In the listing below, locate the line that contains "addStairs();" and the line that contains "cad_parts[node].hide_render = cad_parts[node].hide_viewport". Restate word for word those two lines and every line between them, and nothing else.

§ **Dataset records**
◆ ◆ ◆ ◆

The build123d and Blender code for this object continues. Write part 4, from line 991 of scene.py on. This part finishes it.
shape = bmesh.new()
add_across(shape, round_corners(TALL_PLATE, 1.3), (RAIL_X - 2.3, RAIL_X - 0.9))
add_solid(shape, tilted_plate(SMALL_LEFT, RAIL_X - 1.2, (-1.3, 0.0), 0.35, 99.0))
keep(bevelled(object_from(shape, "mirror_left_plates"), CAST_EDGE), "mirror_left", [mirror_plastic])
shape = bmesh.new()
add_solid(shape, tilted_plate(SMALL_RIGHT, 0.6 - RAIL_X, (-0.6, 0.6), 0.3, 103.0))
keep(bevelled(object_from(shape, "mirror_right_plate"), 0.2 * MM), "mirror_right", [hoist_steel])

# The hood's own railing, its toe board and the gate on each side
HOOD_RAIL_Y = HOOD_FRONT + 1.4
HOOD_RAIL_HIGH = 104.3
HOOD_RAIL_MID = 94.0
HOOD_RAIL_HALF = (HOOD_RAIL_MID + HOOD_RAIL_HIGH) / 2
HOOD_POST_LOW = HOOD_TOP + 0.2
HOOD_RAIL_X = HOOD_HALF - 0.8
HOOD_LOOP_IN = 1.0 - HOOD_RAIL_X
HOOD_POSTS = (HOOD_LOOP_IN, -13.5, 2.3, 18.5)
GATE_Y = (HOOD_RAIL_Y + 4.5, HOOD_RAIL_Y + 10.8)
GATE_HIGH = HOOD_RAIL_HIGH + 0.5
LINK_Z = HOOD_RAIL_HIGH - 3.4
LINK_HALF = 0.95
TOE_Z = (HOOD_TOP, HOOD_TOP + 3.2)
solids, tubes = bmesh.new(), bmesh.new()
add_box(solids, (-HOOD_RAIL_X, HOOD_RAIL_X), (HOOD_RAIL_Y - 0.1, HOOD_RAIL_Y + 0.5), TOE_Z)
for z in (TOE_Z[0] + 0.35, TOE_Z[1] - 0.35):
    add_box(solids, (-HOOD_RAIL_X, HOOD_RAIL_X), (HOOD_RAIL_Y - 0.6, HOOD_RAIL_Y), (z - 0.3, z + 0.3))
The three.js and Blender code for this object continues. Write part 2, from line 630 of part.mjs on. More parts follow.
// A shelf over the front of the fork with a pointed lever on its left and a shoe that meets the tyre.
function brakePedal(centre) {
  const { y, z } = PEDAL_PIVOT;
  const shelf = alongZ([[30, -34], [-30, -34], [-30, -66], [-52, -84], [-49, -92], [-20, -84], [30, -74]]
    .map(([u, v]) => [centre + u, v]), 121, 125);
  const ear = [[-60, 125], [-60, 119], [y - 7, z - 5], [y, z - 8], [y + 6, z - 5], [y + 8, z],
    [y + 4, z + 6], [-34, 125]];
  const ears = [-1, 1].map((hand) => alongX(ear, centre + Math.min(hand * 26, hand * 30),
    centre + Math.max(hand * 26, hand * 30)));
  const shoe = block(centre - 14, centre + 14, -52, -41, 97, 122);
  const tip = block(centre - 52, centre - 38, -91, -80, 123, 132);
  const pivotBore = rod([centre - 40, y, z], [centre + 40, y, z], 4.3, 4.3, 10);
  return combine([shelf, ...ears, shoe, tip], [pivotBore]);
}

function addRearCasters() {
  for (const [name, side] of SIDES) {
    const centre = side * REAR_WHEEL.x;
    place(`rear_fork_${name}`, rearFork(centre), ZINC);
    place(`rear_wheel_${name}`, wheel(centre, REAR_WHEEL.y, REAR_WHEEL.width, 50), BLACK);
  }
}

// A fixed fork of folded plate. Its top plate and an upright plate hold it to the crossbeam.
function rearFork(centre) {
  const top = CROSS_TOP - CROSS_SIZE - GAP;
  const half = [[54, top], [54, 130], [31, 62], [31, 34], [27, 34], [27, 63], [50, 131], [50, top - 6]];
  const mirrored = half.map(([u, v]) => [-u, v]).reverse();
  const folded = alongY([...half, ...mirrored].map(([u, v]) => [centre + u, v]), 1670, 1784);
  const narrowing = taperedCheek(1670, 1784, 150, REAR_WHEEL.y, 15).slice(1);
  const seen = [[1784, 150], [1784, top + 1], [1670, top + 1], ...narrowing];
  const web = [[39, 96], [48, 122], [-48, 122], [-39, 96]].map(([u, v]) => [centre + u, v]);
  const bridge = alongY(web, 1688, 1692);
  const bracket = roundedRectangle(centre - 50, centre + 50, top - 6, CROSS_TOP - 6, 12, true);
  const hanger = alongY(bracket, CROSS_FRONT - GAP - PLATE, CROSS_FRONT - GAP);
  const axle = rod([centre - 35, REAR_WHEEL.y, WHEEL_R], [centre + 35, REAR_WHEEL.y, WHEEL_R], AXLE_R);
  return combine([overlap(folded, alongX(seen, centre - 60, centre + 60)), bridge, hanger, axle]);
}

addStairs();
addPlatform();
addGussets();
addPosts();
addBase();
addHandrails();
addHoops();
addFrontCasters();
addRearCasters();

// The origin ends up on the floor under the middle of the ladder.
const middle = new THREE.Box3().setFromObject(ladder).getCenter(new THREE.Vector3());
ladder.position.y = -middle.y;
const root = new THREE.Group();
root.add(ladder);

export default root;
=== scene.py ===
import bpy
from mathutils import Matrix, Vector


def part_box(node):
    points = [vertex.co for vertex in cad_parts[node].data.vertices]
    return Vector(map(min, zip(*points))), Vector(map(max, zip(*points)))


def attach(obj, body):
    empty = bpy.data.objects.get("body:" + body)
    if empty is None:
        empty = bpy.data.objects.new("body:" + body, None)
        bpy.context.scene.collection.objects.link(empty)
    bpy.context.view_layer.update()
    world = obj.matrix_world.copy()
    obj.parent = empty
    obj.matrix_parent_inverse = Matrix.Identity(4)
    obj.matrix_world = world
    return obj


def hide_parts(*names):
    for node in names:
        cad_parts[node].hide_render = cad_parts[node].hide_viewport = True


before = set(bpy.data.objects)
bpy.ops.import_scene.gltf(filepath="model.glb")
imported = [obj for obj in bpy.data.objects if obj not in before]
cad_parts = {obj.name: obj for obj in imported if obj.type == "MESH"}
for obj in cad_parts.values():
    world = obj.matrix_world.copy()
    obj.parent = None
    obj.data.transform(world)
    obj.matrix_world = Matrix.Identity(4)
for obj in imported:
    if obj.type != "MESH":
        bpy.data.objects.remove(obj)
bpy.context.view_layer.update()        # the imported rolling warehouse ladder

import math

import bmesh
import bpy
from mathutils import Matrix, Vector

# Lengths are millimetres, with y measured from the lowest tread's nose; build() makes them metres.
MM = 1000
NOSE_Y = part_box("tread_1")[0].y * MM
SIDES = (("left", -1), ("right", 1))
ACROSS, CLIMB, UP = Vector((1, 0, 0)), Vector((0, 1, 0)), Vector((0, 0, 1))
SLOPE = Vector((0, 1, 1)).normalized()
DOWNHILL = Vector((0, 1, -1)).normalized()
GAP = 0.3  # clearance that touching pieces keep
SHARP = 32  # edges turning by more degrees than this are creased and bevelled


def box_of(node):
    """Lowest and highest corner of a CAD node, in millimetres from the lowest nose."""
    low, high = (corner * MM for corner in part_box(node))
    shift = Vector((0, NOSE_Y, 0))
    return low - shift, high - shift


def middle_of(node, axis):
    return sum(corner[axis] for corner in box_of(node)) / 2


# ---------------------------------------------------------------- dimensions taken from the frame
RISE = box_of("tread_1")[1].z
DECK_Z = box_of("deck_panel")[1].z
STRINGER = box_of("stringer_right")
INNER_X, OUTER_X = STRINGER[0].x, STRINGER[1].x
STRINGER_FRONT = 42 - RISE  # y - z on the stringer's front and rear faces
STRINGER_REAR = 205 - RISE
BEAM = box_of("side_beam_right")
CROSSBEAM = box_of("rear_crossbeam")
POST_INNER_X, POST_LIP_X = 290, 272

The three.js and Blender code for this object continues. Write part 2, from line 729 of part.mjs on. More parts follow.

◆ ◆ ◆ ◆

§ **Solution to the exercise**
addStairs();
addPlatform();
addGussets();
addPosts();
addBase();
addHandrails();
addHoops();
addFrontCasters();
addRearCasters();

// The origin ends up on the floor under the middle of the ladder.
const middle = new THREE.Box3().setFromObject(ladder).getCenter(new THREE.Vector3());
ladder.position.y = -middle.y;
const root = new THREE.Group();
root.add(ladder);

export default root;
=== scene.py ===
import bpy
from mathutils import Matrix, Vector


def part_box(node):
    points = [vertex.co for vertex in cad_parts[node].data.vertices]
    return Vector(map(min, zip(*points))), Vector(map(max, zip(*points)))


def attach(obj, body):
    empty = bpy.data.objects.get("body:" + body)
    if empty is None:
        empty = bpy.data.objects.new("body:" + body, None)
        bpy.context.scene.collection.objects.link(empty)
    bpy.context.view_layer.update()
    world = obj.matrix_world.copy()
    obj.parent = empty
    obj.matrix_parent_inverse = Matrix.Identity(4)
    obj.matrix_world = world
    return obj


def hide_parts(*names):
    for node in names:
        cad_parts[node].hide_render = cad_parts[node].hide_viewport = True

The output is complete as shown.